Most drugs, even the legal ones like alcohol, can be relatively expensive. If you are using a substance to help you feel better because of a mental illness you will likely need to keep using that substance for a long time. It can be tough to keep a steady job if you are under the influence regularly, which means you will eventually find yourself unable to afford what you need to maintain your emotional balance. The addictive nature of many mood-altering substances can cause you to need more and more to achieve that balance, which might eventually lead to emptying your bank account or resorting to illegal activity just to keep up your supply. If this continues and does develop into addiction you may lose control over aspects of your life adding to your feelings of insecurity, lack of confidence and this can easily develop into depression.

More Extreme Highs and Lows

Taking mood-altering substances to control a mental illness can be dangerous because there is no one monitoring your body’s response to those substances. Depression and drug use do not always mix well because when the drug wears off the emotional crash can be worse than the initial depression. Drug and alcohol use eventually cause a roller coaster of emotions with higher highs and lower lows that can exhaust your system and make you feel worse than you felt before you started taking them. You may find that you build up a tolerance for the drug, which means you will need to take more and more to feel the same effect. As your dosage increases, you put yourself at a higher risk of danger from an overdose or alcohol poisoning.

The Emergence of New Health Issues

Drugs and alcohol bring along their own set of health problems that will eventually compound the initial problem that led to their use. Alcohol might numb the pain of depression temporarily, but it also saps the body of nutrients and causes severe dehydration if used in excess. Stimulants can cause the heart rate to increase to unsafe levels and add dangerous stresses to the cardiovascular system. Each health problem that is experienced due to self-medication only increases the emotional and physical problems that the substances were meant to get rid of in the first place. If you suffered from depression before, and this caused you to seek relief in self-medication, your situation will only become worse until you seek professional help.

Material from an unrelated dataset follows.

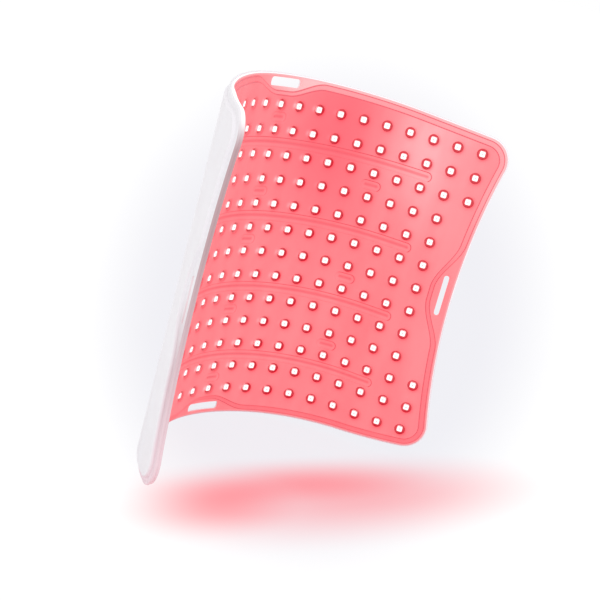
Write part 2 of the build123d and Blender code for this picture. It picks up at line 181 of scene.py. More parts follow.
class PanelColours(bpy.types.PropertyGroup):
    """Colours of the finishes, linear, and how strongly they glow."""

    front: colour("Front", "Lit silicone", (0.83, 0.215, 0.235))
    front_deep: colour("Front, deep", "Lit silicone where it glows most", (0.80, 0.105, 0.135))
    # Front, pale is a painted highlight on the lit silicone towards the upper right.
    front_highlight: colour("Front, pale", "Lit silicone towards the upper right", (0.84, 0.36, 0.38))
    # Rim is the front's rim with painted light on it, used at the upper right only.
    rim: colour("Rim", "Rim of the front", (0.82, 0.42, 0.43))
    line: colour("Line", "Shade at the steps of the front", (0.55, 0.07, 0.10))
    wall: colour("Edge", "Cut edge of the front skin", (0.86, 0.82, 0.84))
    # Edge line is painted shade along the front skin's rounded edge.
    rounded_edge_shade: colour("Edge line", "Rounded edge of the front skin", (0.58, 0.35, 0.37))
    halo: colour("Halo", "Light beside a well", (1.0, 0.62, 0.64))
    # Blush is painted shade, dark red, close round each well at its lower right.
    blush: colour("Blush", "Silicone close round the wells", (0.74, 0.03, 0.06))
    # Low step is painted shade on the low step, slight all round and deeper below and at the
    # sides; Low step, pale is painted light on it above.
    shaded_low_step: colour("Low step", "Low step at the sides and below", (0.80, 0.12, 0.15))
    lit_low_step: colour("Low step, pale", "Low step above", (0.83, 0.30, 0.32))
    front_glow: strength("Front glow", "Light given off by the front", 0.36)
    well: colour("Well", "Walls of the wells", (0.66, 0.02, 0.05))
    # Well, foot is painted shade at the foot of the wells' walls.
    well_foot_shade: colour("Well, foot", "Foot of the wells' walls", (0.50, 0.012, 0.035))
    well_glow: strength("Well glow", "Light given off in the wells", 0.25)
    back: colour("Back", "Back silicone", (0.89, 0.87, 0.905))
    # Back rim is painted grey shade on the left flap's edge and the back's rim, and also the grey
    # of the back's slight mottle; Back tip is that painted shade, paler, at the very foot.
    back_mottle_and_rim_shade: colour("Back rim", "Edge of the left flap, towards its foot", (0.52, 0.355, 0.38))
    back_tip_shade: colour("Back tip", "The same at the very foot", (0.88, 0.69, 0.75))
    lens: colour("Lens", "Lens of an LED", (1.0, 0.97, 0.97))
    lens_glow: strength("Lens glow", "Light given off by an LED", 0.66)
    die: colour("Die", "Middle of an LED's lens", (0.85, 0.60, 0.62))
    housing: colour("LED housing", "Frame of an LED package", (0.95, 0.70, 0.71))
    housing_glow: strength("LED housing glow", "Light given off by that frame", 0.3)
    die_glow: strength("Die glow", "Light given off by that middle", 0.35)
    board: colour("Board", "Lit face of the board", (0.70, 0.075, 0.105))
    chip: colour("Chip", "Resistors", (0.03, 0.03, 0.035))
    inlet: colour("Inlet", "Cover of the power inlet", (0.78, 0.77, 0.79))
    socket: colour("Socket", "Power socket", (0.02, 0.02, 0.023))
    contact: colour("Contact", "Contacts and solder", (0.70, 0.69, 0.66))
    lead: colour("Lead", "Sheath of the leads", (0.45, 0.02, 0.02))
    steel: colour("Steel", "Screws", (0.55, 0.55, 0.57))
    floor: colour("Floor", "Studio floor", (0.98, 0.98, 0.98))
    shade: colour("Shade", "Soft shade on the floor behind the panel", (0.81, 0.806, 0.845))
    pool: colour("Pool", "Red light on the floor, at its fullest", (0.98, 0.0, 0.03))


def smooth(share):
    """Rises from 0 to 1 as share does, level at both ends."""
    share = np.clip(share, 0, 1)
    return share * share * (3 - 2 * share)


def rise(t, start, full):
    """Rises smoothly from 0 to 1 as t goes from start to full."""
    return smooth((t - start) / (full - start))


def ramp(distance, width):
    """Rises smoothly from 0 to 1 across a contour, over width."""
    return smooth(distance / width + 0.5)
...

Ineffective in the Long Run

Although the substances might make things seem better at first, in the long-run they will cause even more trouble. The reason self-medication is rarely effective over time is that the drugs or alcohol do not address the initial problem. If you suffer from mental illness and take drugs to mask the symptoms the mental illness does not go away. The drugs and alcohol wear off, but the chemical or physical issues that cause the problem are going to remain until they are treated directly. You can only solve a problem like depression by seeking to address the reasons why you are depressed, and this requires guidance from a professional counsellor or therapist.